Closed andreimatei closed 2 years ago
This was already considered in https://github.com/OpenObservability/OpenMetrics/issues/64#issuecomment-338722816, it has fatal precision issues unfortunately.
Thanks for verifying; the discussion in #64 had not been perfectly clear to me. Consider hinting in the text I've quoted to the fact that the sum of squared deviations was considered (a reading of the current paragraph might lead one to believe that the "sum of squares" it mentions are the squares of the observations).
Before I close this, let me kindly ask you: I know that you have fairly opinionated views on what quantities Prometheus should be tracking.
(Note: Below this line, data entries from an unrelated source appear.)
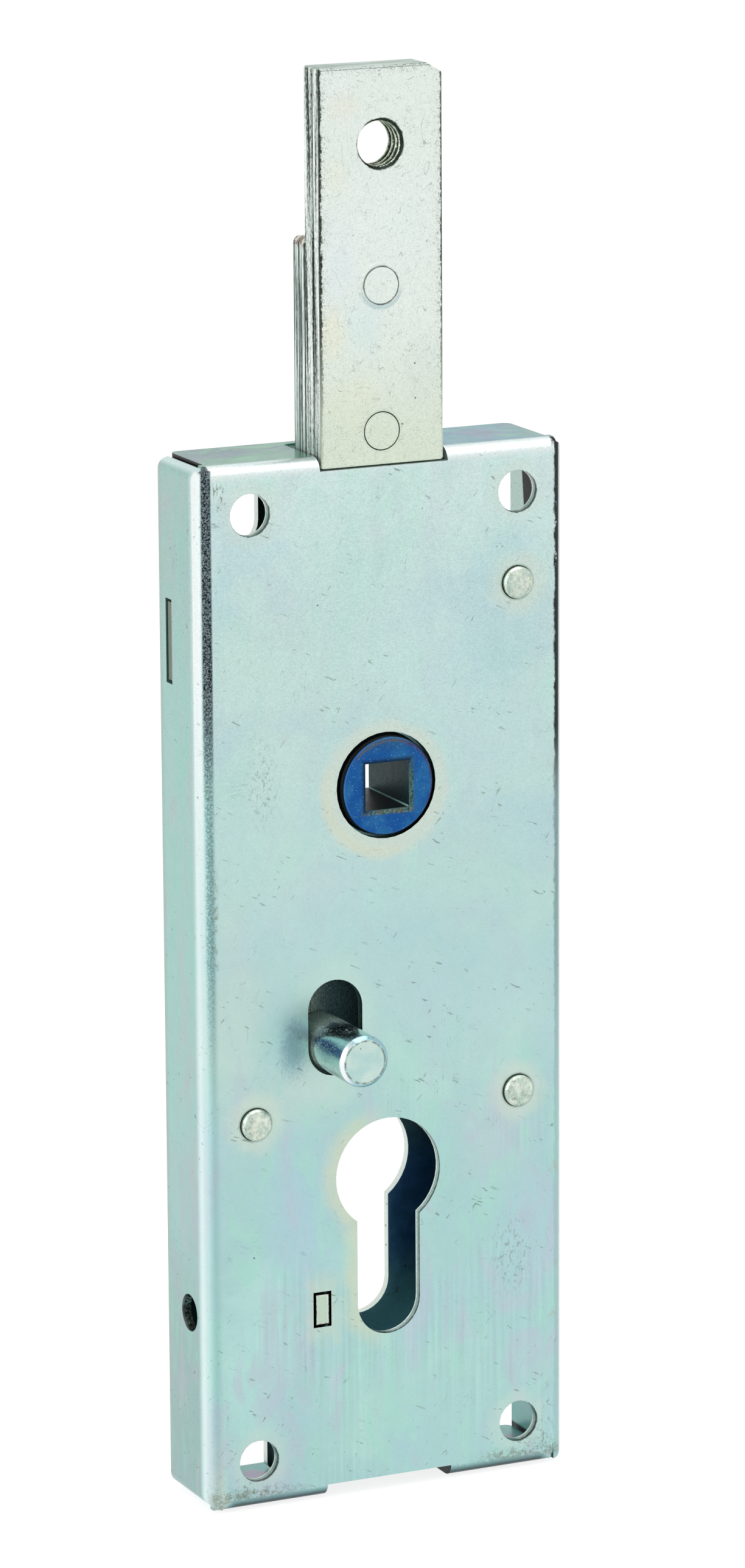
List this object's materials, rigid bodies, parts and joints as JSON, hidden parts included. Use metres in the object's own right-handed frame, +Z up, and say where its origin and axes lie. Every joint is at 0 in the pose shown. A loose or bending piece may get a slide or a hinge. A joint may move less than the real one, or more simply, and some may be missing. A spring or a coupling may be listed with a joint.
{
  "type": "garage door lock",
  "caption": "Flat steel garage door lock with a spring-loaded sliding strip bolt, a square-hole hub, a lifting pin and a profile cylinder cut-out.",
  "frame": {"origin": "centre of the bounding box's footprint, at the bottom of the case", "axes": "+X to the right seen from the front, -Y out of the front face, +Z up along the bolt"},
  "size_m": [0.06, 0.0262, 0.2191],
  "materials": {
    "zinc_plate": "satin, pale blue-green zinc plating with faint iridescence",
    "strip_zinc": "satin, whitish zinc plating with a fine grain",
    "bright_steel": "bright turned steel",
    "blued_steel": "heat-blued, satin",
    "spring_steel": "drawn wire"
  },
  "bodies": {
    "case": {"case_shell": "zinc_plate", "back_plate": "zinc_plate", "pillar_upper_right": "zinc_plate", "pillar_lower_right": "zinc_plate", "pillar_lower_left": "zinc_plate", "hub_washer": "zinc_plate", "cylinder_screw_bracket": "zinc_plate", "spring_guide_rod": "bright_steel", "bolt_spring": "spring_steel"},
    "bolt": {"bolt_front_plate": "strip_zinc", "bolt_threaded_plate": "strip_zinc", "carriage_front_plate": "strip_zinc", "carriage_rear_plate": "strip_zinc", "bolt_rivet_lower": "strip_zinc", "bolt_rivet_upper": "strip_zinc", "carriage_rivet_lower": "bright_steel", "carriage_rivet_upper": "bright_steel", "glide_collar_lower": "bright_steel", "glide_collar_upper": "bright_steel", "operating_pin": "bright_steel"},
    "hub": {"hub": "blued_steel"}
  },
  "joints": [
    {"name": "bolt_slide", "type": "slide", "parent": "case", "child": "bolt", "axis": [0, 0, 1], "range_m": [0, 0.0054], "stiffness_N_per_m": 600, "springref_m": -0.008, "deforming": ["bolt_spring"]},
    {"name": "hub_turn", "type": "hinge", "parent": "case", "child": "hub", "pos_m": [0, -0.00245, 0.1109], "axis": [0, -1, 0], "range_deg": [0, 30.2]}
  ],
  "couplings": [
    {"joint": "hub_turn", "follows": "bolt_slide", "rad_per_m": 96.963}
  ]
}
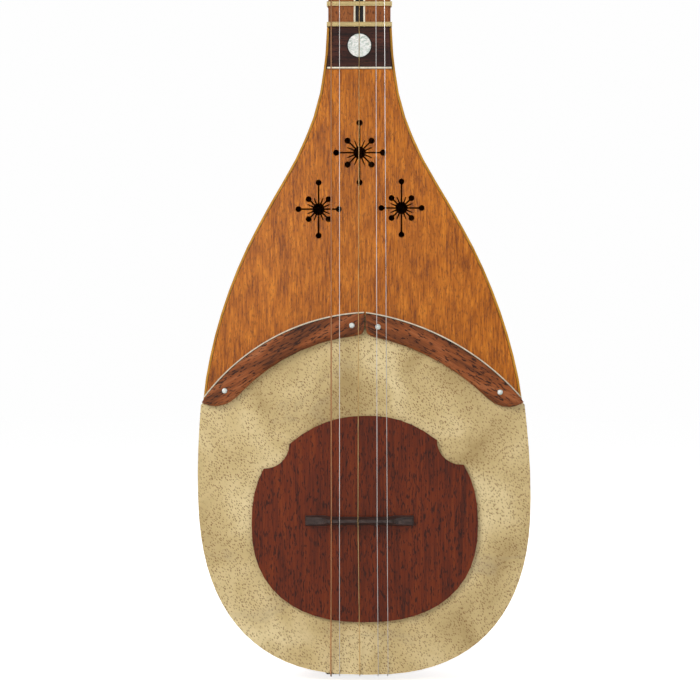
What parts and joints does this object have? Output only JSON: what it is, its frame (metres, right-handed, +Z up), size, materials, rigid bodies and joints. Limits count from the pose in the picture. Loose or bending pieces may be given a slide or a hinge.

I'm curious to know whether you see PromQL as being a good tool for combining multiple counters. In the case of the variance/stddev, assuming we're tracking:
M2
as the the sum of squared deviationsn
as the number of observationsmean
as the mean of the observations
then, to compute the M2 over the window [t1,t2]
, we need the following formula:a couple of notations for :
n1
= n
at time t1
n2
as n
at time t2
- n1
m1
as the mean at time t1
m2
as the mean over the window [t1,t2]
M2_t1t2
as the sum of squared deviations from m2 over the window [t1,t2]
then:
M2_t1t2 = M2_t2 - M2_t1 - n1 * (m1)^2 - n2 * (m2)^2 + (n1 * m1 + n2 * m2)^2 / (n1 + n2)
My question is whether PromQL can express this (assuming you don't care about the precision issues). PromQL has subqueries, so I believe the m2
and n2
calculations can be done that way. But one problem is that I would like my M2_t1t2
calculation to deal with counter resets (in particular, resets of the M2
counter). For that, it seems to me that the whole calculation should be done in a built-in function that internally uses the right formulas for stitching things up at the reset points. Do you have any thoughts about whether PromQL can be used for these calculations as is, or the opportunity of adding stddev
as a reset-correcting built-in?
Don't track the mean, track the sum of all observation as that should be more accurate numerically and you can use the count to divide.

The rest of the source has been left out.